The 1900 Delaware gubernatorial election was held on November 6, 1900. Though Governor Ebe W. Tunnell was eligible for re-election under the newly adopted 1897 constitution, the state convention ended up nominating Peter J. Ford, a prominent businessman.

On the Republican side, the split from four years earlier threatened to divide the party once again. The Addicks and anti-Addicks Republicans nominated separate candidates for Governor. The anti-Addicks (or "Regular Republicans") nominated attorney Martin B. Burris, while the Addicks (or "Union Republicans") nominated Dr. George W. Marshall. Both factions, however, nominated John Hunn for Lieutenant Governor.

Though initial negotiations between the factions failed to produce a reconciliation, a tentative agreement developed to form a joint ticket, adopting Hunn as a compromise for Governor splitting nominations for statewide offices between the two factions. Ultimately, the parties came to an agreement, and a joint ticket was nominated for the general election.

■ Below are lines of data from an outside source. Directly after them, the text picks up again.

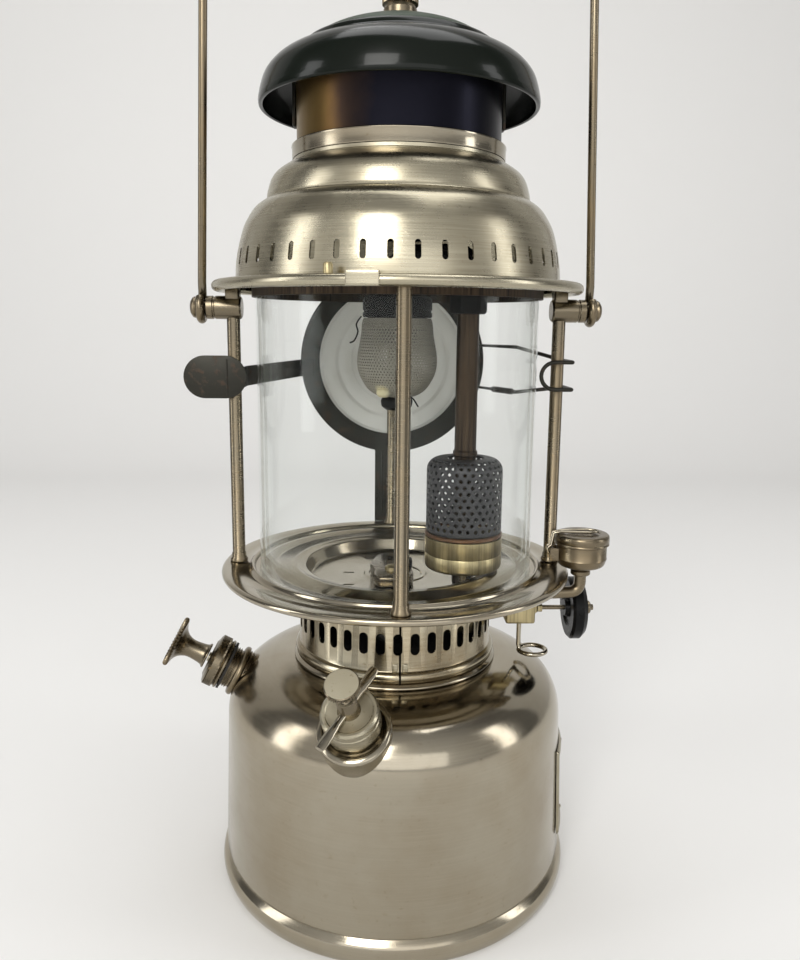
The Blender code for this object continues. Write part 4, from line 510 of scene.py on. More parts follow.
class LanternColours(bpy.types.PropertyGroup):
    polished_nickel: colour("Polished nickel", "Tank and bright parts", (0.38, 0.342, 0.268))
    satin_nickel: colour("Satin nickel", "Hood, ring and collar", (0.385, 0.352, 0.265))
    aged_nickel: colour("Aged nickel", "Posts, pump and bail", (0.175, 0.148, 0.105))
    tarnish: colour("Tarnish", "Patches of worn plating", (0.23, 0.17, 0.095))
    brass: colour("Brass", "Bearing block and preheater cup", (0.50, 0.42, 0.24))
    copper: colour("Copper", "Band over the preheater cup", (0.30, 0.17, 0.10))
    heat_gold: colour("Heat gold", "Straw and brown heat tint", (0.17, 0.11, 0.035))
    heat_blue: colour("Heat blue", "Dark blue heat tint", (0.010, 0.010, 0.016))
    dark_steel: colour("Dark steel", "Reflector frame, arm and clip", (0.024, 0.023, 0.019))
    rust: colour("Rust", "Speckles on the dark steel", (0.055, 0.032, 0.018))
    enamel_dark: colour("Dark enamel", "Lower dome of the cap", (0.003, 0.005, 0.003))
    enamel_green: colour("Green enamel", "Upper dome of the cap", (0.026, 0.042, 0.025))
    enamel_white: colour("White enamel", "Face of the reflector", (0.90, 0.89, 0.84))
    mantle: colour("Mantle", "Ash of the mantle", (0.25, 0.235, 0.19))
    knot: colour("Mantle knot", "Yellowish scorch on the mantle", (0.52, 0.47, 0.30))
    screen: colour("Screen", "Perforated screen of the preheater", (0.038, 0.038, 0.040))
    bakelite: colour("Bakelite", "Hand wheel", (0.005, 0.005, 0.005))
    # Soot black of the burner and its plug; the same black paints shade on the tank's deck and the collar's inner
    # faces.
    soot_and_shade: colour("Soot", "Burner and its plug", (0.006, 0.006, 0.006))
    dust: colour("Dust", "Grey film on the hand wheel and the soot", (0.030, 0.027, 0.024))
    rubber: colour("Rubber", "Gaskets", (0.018, 0.016, 0.014))
    leather: colour("Leather", "Pump's piston", (0.16, 0.09, 0.05))
    floor: colour("Floor", "Floor and backdrop", (0.80, 0.795, 0.785))


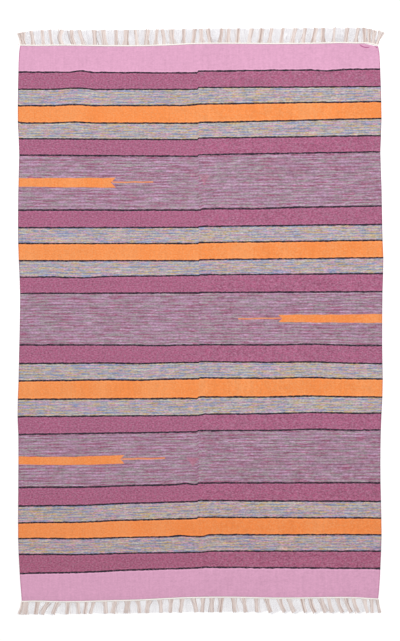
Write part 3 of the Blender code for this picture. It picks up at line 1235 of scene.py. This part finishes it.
def woven_panel_mesh(settings):
    """The cloth as a closed thin sheet with rounded rims, gridded along its warps and bands."""
    width = CLOTH_RIGHT - CLOTH_LEFT
    columns = grid_steps(0.0, width, settings.rib_pitch / 4, SIDE_RIM, SIDE_RIM[-1])
    rows = panel_rows()
    points, weave, inner, maps = [], [], [], []
    over, under = {}, {}
    for r, (band, row_depth) in enumerate(rows):
        for c, (column, column_depth) in enumerate(columns):
            share = column / width
            y = band_along(band, CLOTH_LEFT + column)
            x = mix(read(SELVEDGES, "left", y), read(SELVEDGES, "right", y), share)
            if 0 < r < len(rows) - 1:
                y += noise.noise(Vector((x * 0.014, band * 0.6, 3.1))) * 0.6
            depth = min(row_depth / END_RIM[-1], column_depth / SIDE_RIM[-1], 1.0)
            bulge = sqrt(1 - (1 - depth) ** 2)
            slack = 0.25 + 0.25 * noise.noise(Vector((x * 0.011, y * 0.009, 7.7)))
            floor = lift(x, y) + slack * ease(row_depth / 40)
            is_rim = depth == 0
            for side, index in ((1, over), (-1, under)):
                if side < 0 and is_rim:
                    index[r, c] = over[r, c]
                    continue
                index[r, c] = len(points)
                z = floor + CLOTH_THICKNESS / 2 * (1 + side * bulge)
                points.append(plan_to_frame(x, y, z))
                weave.append((x * MM, y * MM, band))
                inner.append(depth)
                maps.append(((band + END_BANDS) / (LAST_THREAD_BAND + 2 * END_BANDS), share))
    faces = []
    for r in range(len(rows) - 1):
        for c in range(len(columns) - 1):
            corners = ((r, c), (r + 1, c), (r + 1, c + 1), (r, c + 1))
            faces.append([over[corner] for corner in corners])
            faces.append([under[corner] for corner in reversed(corners)])
    piece = new_piece("woven_cloth", points, [], faces)
    mesh = piece.data
    set_attribute(mesh, "weave", "FLOAT_VECTOR", weave)
    set_attribute(mesh, "inner", "FLOAT", inner)
    uv = mesh.uv_layers.new(name="OFBake")
    corners = [loop.vertex_index for loop in mesh.loops]
    uv.data.foreach_set("uv", [part for k in corners for part in maps[k]])
    return piece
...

In the general election, Hunn ended up defeating Ford by a decisive margin, reclaiming the governorship for the Republican Party. Republicans would hold onto the office until 1936.

==General election==

1900 Delaware gubernatorial election
| Party |  | Candidate | Votes | % | ±% |
|---|---|---|---|---|---|
|  | Republican | John Hunn | 22,421 | 53.57% | +33.18% |
|  | Democratic | Peter J. Ford | 18,802 | 44.93% | +0.72% |
|  | Prohibition | Richard M. Cooper | 574 | 1.37% | −1.07% |
|  | Socialist | Gustave E. Reinike | 54 | 0.13% | — |
| Majority |  |  | 3,619 | 8.65% | −4.16% |
| Turnout |  |  | 41,851 | 100.00% |  |
|  | Republican gain from Democratic |  |  |  |  |

==Bibliography==
- Delaware Senate Journal, 88th General Assembly, 1st Reg. Sess. (1901).